I'm looking at a Castello estate, its a "collection K"

I know that collection is a smooth, light finish. But what does the K mean? Is it a size thing like Ser Jacopos maxima label?


----------



## dj1340 (Mar 30, 2009)

This may help

Castello -- Pipes : Logos & Markings


----------



## Max_Power (Sep 9, 2010)

Thnaks!

That was actually the 1st place I looked; but I missed it the first time.



> Sizes (ascending):
> 1K to 4K, G (Giant) and GG (Extra large)


----------



## ebnash (Mar 5, 2017)

oops


----------



## apollo (Jan 11, 2014)

My understanding is that the letter designation k, kk, kkk, kkkk, g, gg, ggg on the rusticated pipes represents size alone.

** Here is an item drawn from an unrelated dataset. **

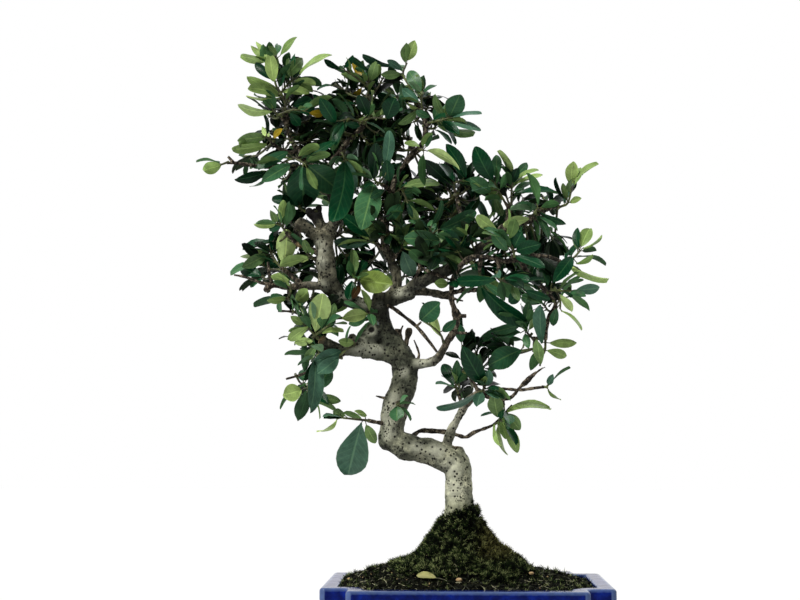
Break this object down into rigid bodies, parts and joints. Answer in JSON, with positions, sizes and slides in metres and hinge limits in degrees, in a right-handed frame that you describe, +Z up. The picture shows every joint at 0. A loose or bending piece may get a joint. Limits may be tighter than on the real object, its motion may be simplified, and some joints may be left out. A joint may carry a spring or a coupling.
{
  "type": "potted pyracantha bonsai",
  "caption": "Small evergreen bonsai tree with a bent trunk and leafy crown, rooted in mossy soil in a rectangular glazed pot with indented corners.",
  "frame": {"origin": "middle of the whole plant's outer box, on the level that the pot's feet stand on", "axes": "+Z up the tree, +X along the pot's long side to the right, -Y towards the front of the tree"},
  "size_m": [0.3268, 0.1908, 0.5094],
  "materials": {
    "glaze": "gloss",
    "soil": "matte",
    "moss": "matte",
    "bark": "matte",
    "foliage": "satin",
    "fallen_leaf": "matte",
    "pebble": "matte"
  },
  "bodies": {
    "root": {"pot": "glaze", "soil": "soil", "moss": "moss", "trunk_and_branches": "bark", "shoot_crown_left": "foliage", "shoot_crown_left_low": "foliage", "shoot_left_upper": "foliage", "shoot_far_left": "foliage", "shoot_left_heart": "foliage", "shoot_left_middle": "foliage", "shoot_left_low": "foliage", "shoot_left_limb": "foliage", "shoot_left_arm": "foliage", "shoot_left_face": "foliage", "shoot_centre_left": "foliage", "shoot_lower_left_fan": "foliage", "shoot_lower_left_end": "foliage", "shoot_trunk_left": "foliage", "shoot_trunk_face": "foliage", "shoot_heart_left": "foliage", "shoot_heart_upper": "foliage", "shoot_heart_right": "foliage", "shoot_centre_right": "foliage", "shoot_centre_low": "foliage", "shoot_right_face": "foliage", "shoot_top_left_inner": "foliage", "shoot_top_centre": "foliage", "shoot_top_left": "foliage", "shoot_top_right": "foliage", "shoot_crown": "foliage", "shoot_crown_right": "foliage", "shoot_crown_low": "foliage", "shoot_upper_heart": "foliage", "shoot_upper_right": "foliage", "shoot_right_inner": "foliage", "shoot_right_upper": "foliage", "shoot_right_crown": "foliage", "shoot_right_face_upper": "foliage", "shoot_right_end_upper": "foliage", "shoot_right_heart": "foliage", "shoot_right_end": "foliage", "shoot_right_low": "foliage", "shoot_right_drooping": "foliage", "shoot_right_long": "foliage", "shoot_right_lower_end": "foliage", "shoot_right_cluster": "foliage", "shoot_low_right_upper": "foliage", "shoot_low_right_small": "foliage", "shoot_low_right_end": "foliage", "shoot_low_right": "foliage", "shoot_back_crown": "foliage", "shoot_back_left": "foliage", "shoot_back_right": "foliage", "shoot_back_top": "foliage", "shoot_back_low": "foliage", "fallen_leaf": "fallen_leaf", "pebble_1": "pebble", "pebble_2": "pebble", "pebble_3": "pebble"}
  },
  "joints": []
}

The smooths are in different grades, ie Trademark, Castello, Collection, Fiamatta, Aristocratica, etc. Look at each of these as levels of pipe grade. Within these levels are a letter designation (k-kkkk is all I’ve ever seen) that is a function of size and grade of the grain within the level. So a Trademark kkkk is inferior to a Castello k. A Fiamatta k is better than a Collection kkkk. Better is highly subjective, here so please take with a grain of salt. 

Outside of the Trademark, Castello, Collection and Fiamatta levels (which seem to be ascending in grain grading) exist things like the great line, Aristocratica, etc. these are different in their own way, but I’ve found the k grading/sizing to still apply. Some combo of size and grade. 

Clear as mud? Lol.

ETA: I JUST REALIZED THAT THIS WAS BUMPED AND ITS SUPER OLD. SRY!


----------



## ebnash (Mar 5, 2017)

Yeah, that was my fault. I meant to respond to a different post, but I’m the same subject.


----------